The inherent appeal of digital finance is the ease of use, but it cannot be so effortless that it is easy for users to make mistakes with their money.
Users will adore dashboards with tables and graphs offering condensed financial data. If you want to greatly enhance the experience of your users, it is worthwhile to incorporate this trend into your application.
Navigation and System Status. While Gen Z and Millenials are digital natives while designing a service we need to cater to a larger audience. Communicating the current status allows users to feel more in control of the system, take the appropriate actions to reach their goals, and ultimately build trust in the brand. Communication increases trust, one of the key elements impacting customer retention.
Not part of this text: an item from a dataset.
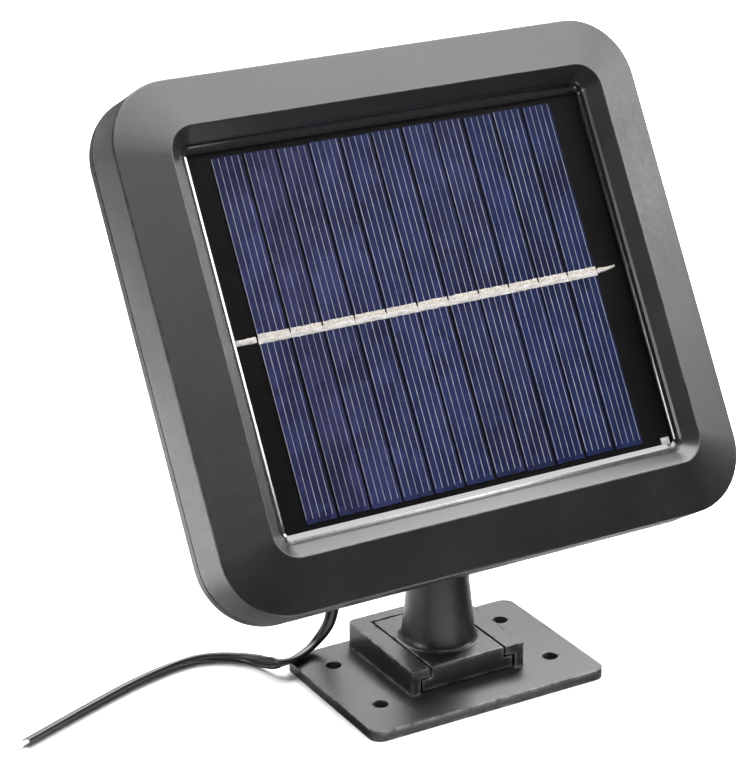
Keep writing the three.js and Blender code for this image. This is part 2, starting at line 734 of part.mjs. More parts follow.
function hingeNutPiece() {
  const left = earOuter + hingeWasher.thickness + 2 * GAP;
  const hole = rodX(hingeBolt.radius + RUNNING_GAP, left - PAST, left + hingeBolt.nutHeight + PAST);
  const hexagon = rodX(hingeBolt.headRadius, left, left + hingeBolt.nutHeight, 6);
  return named('hinge_nut', combine([hexagon], [hole]), materials.steel);
}

function hingeWasherPiece(name, side) {
  const near = side * (earOuter + GAP);
  const far = near + side * hingeWasher.thickness;
  const [left, right] = [Math.min(near, far), Math.max(near, far)];
  const hole = rodX(hingeBolt.radius + RUNNING_GAP, left - PAST, right + PAST);
  return named(name, combine([rodX(hingeWasher.radius, left, right)], [hole]), materials.steel);
}

// ---------------------------------------------------------------- assembly

const panelStack = new THREE.Group();
panelStack.position.set(0, hingeToCentre.up, hingeToCentre.out);
panelStack.add(frontBezel(), rearCover(), caseGasket(), sealBead());
panelStack.add(backingBoard(), clearResin(), cornerPadPiece());
panelStack.add(endRibbon('lead_ribbon_left', -1), endRibbon('lead_ribbon_right', 1));
for (let i = 0; i < CELL_COUNT; i += 1) panelStack.add(cellStrip(i), cellTab(i));
caseScrewPlaces.forEach(([x, y], i) => panelStack.add(caseScrewPiece(i, x, y)));
panelStack.add(blockingDiode(), cableGrommet());
panelStack.add(internalWire('wire_red', 1, materials.red), internalWire('wire_black', -1, materials.black));

const panel = new THREE.Group();
panel.position.set(0, neck.y, hinge.z);
panel.rotation.x = tilt;
panel.add(panelStack, hingeBoltPiece(), hingeNutPiece());
panel.add(hingeWasherPiece('hinge_washer_1', -1), hingeWasherPiece('hinge_washer_2', 1));

const model = new THREE.Group();
model.add(basePlate(), neckPost(), swivelHead(), swivelWasherPiece(), swivelScrewPiece(), panel, leadCable());
coreEnds(core.radius).forEach((geometry, i) => {
  model.add(named(`core_end_${i + 1}`, geometry, materials.tin));
});

export default model;
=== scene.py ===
"""Looks for the solar panel unit: a tilting panel housing on a slide-in stand, with its twin lead.

Lengths in this script are millimetres until MM turns them into Blender's metres.
"""
import math
import random

import bmesh
import bpy
from mathutils import Matrix, Vector, noise


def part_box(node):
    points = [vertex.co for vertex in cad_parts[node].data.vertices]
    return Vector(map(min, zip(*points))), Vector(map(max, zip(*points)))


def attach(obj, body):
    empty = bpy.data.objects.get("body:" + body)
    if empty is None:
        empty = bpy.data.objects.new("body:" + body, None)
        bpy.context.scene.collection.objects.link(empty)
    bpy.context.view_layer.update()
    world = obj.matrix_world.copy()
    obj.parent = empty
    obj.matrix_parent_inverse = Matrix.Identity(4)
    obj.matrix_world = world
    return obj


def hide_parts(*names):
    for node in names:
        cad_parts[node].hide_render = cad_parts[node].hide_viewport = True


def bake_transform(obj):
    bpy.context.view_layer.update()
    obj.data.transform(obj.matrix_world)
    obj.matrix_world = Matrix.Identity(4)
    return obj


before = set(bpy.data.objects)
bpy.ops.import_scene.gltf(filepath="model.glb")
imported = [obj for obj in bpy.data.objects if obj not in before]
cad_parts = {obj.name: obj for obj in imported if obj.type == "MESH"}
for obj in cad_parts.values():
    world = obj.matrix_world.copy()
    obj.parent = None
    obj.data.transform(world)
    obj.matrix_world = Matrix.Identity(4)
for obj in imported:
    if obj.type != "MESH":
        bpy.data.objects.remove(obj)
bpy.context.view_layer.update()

MM = 0.001
random.seed(11)

# ------------------------------ places and sizes

REST_LEAN = math.radians(30.5)  # how far the panel leans back from upright
PANEL_X = Vector((1, 0, 0))
PANEL_UP = Vector((0, math.sin(REST_LEAN), math.cos(REST_LEAN)))
PANEL_OUT = Vector((0, -math.cos(REST_LEAN), math.sin(REST_LEAN)))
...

As economies become increasingly digital, user needs and demands have evolved over the period, and launching CBDCs would have to follow the steps in order to meet the user needs. The Central Bank could accommodate evolving user needs by designing a flexible core system and integrating a diverse ecosystem of intermediaries delivering choice, competition, and innovation. The weight of the different factors at play in determining whether users would adopt and use CBDCs would largely depend on the public policy objectives and future market conditions in each jurisdiction. CBDC would fulfill all the needs, goals, and requirements and ease the pain points of end users, and one day it will take the place of “physical currency”. Given the foundation and goals of the CBDC established by the central government, there can be immense opportunities to design interfaces for user-facing and B2B platforms for CBDC wallets, transactions, and much more. There is great scope for design principles and specialists to prioritize user needs, use cases, and government goals and innovate designs that can make the transition from traditional to digital currency much easier for the users.